A Ghost in the Machine: From Codes to Computation and Complexity

The most startling and beautiful appearances of Kraft's inequality are in domains that seem, at first glance, to have nothing to do with data compression. It turns out that this principle of a "description budget" applies not just to man-made codes, but to the very fabric of computation and logic.

Consider the notion of Kolmogorov complexity, a concept that aims to define the "true" information content of a string. The prefix-free Kolmogorov complexity of a string $s$ , denoted $K(s)$ , is the length of the shortest possible computer program that produces $s$ and then halts. The collection of all such shortest programs, for all possible strings, must itself be a prefix-free set. If it weren't, then one "shortest" program would be a prefix of another, meaning the universal machine would halt after the first, and the second program could never be uniquely read.

And because this set of shortest programs is prefix-free, their lengths must obey Kraft's inequality. This has astonishing consequences. Imagine a researcher claims to have built a machine where the complexity of every single 2-bit string (00, 01, 10, 11) is exactly 1. There are four such strings. If each had a shortest program of length 1, the Kraft sum would be $2^{-1} + 2^{-1} + 2^{-1} + 2^{-1} = 2$ . But this violates the inequality $2 \le 1$ . It is mathematically impossible. Kraft's inequality, born from coding theory, acts as a law of nature for algorithmic complexity, proving that not everything can be simple.

Perhaps the most profound application lies in the theory of computability and the quest for a universal problem-solver. This is realized in Levin's Universal Search. Imagine you want to find a solution to a difficult problem. The "brute force" method would be to try every possible computer program until one spits out the right answer. But how do you run an infinite number of programs? If you give each program one second, then another second, and so on, you'll never get to the longer programs.

The solution is breathtakingly elegant. You allocate your computational time in slices, giving a program $p$ a fraction of your resources proportional to $2^{-|p|}$ . Shorter programs get a much larger share of the time, reflecting a bias towards simpler solutions (a form of Occam's razor). Why is this strategy feasible? Because the set of valid programs is prefix-free, the total fraction of time allocated across all infinitely many programs is $\sum 2^{-|p|}$ , which is guaranteed by Kraft's inequality to be less than or equal to 1! The inequality ensures that this universal search strategy doesn't require infinite time to execute a single stage. It provides the mathematical foundation for an optimal method of searching for any computable proof or solution.
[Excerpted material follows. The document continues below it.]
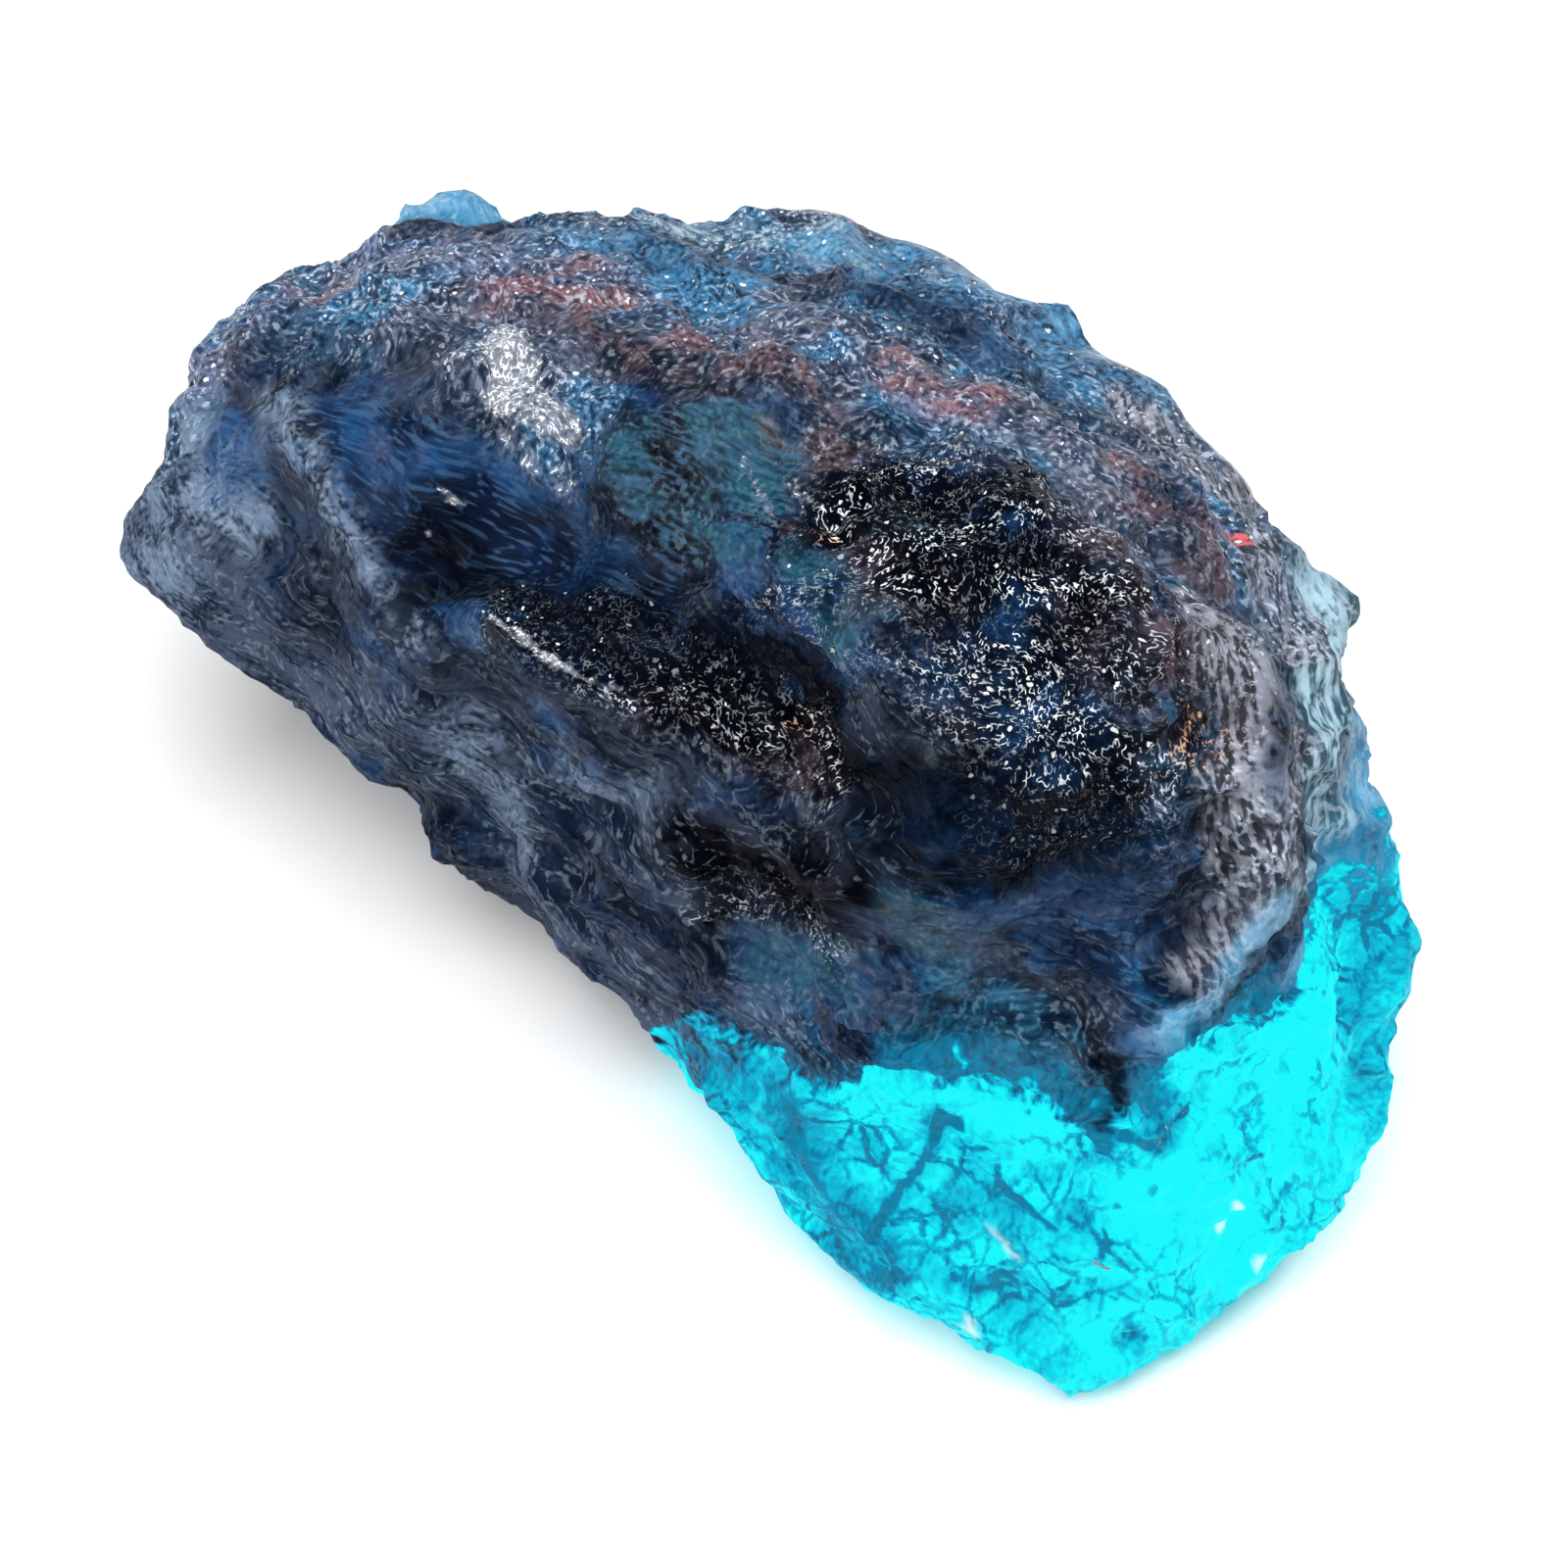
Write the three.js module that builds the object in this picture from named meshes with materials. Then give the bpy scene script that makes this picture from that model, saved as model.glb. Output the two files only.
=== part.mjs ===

The influence of this principle extends even further, into the domain of signal processing. When we convert a continuous, real-world signal like a sound wave into a digital format—a process called quantization—we face a trade-off between distortion and data rate. Minimizing the error in our representation while also minimizing the number of bits needed to transmit it is a complex optimization problem. At the heart of this problem, when we formulate it mathematically, the constraint that the codewords for our quantized levels must form a prefix code appears once again. And with it comes Kraft's inequality, serving as a fundamental constraint in the design of efficient audio, image, and video compressors.

From engineering blueprints to the ultimate search algorithm, Kraft's inequality reveals itself not as a narrow rule for bits and bytes, but as a universal law governing the economics of description. It teaches us that in any system of information, brevity is a finite resource. This budget, summing to one, is a constant of our logical universe, as fundamental and as far-reaching as any law in physics.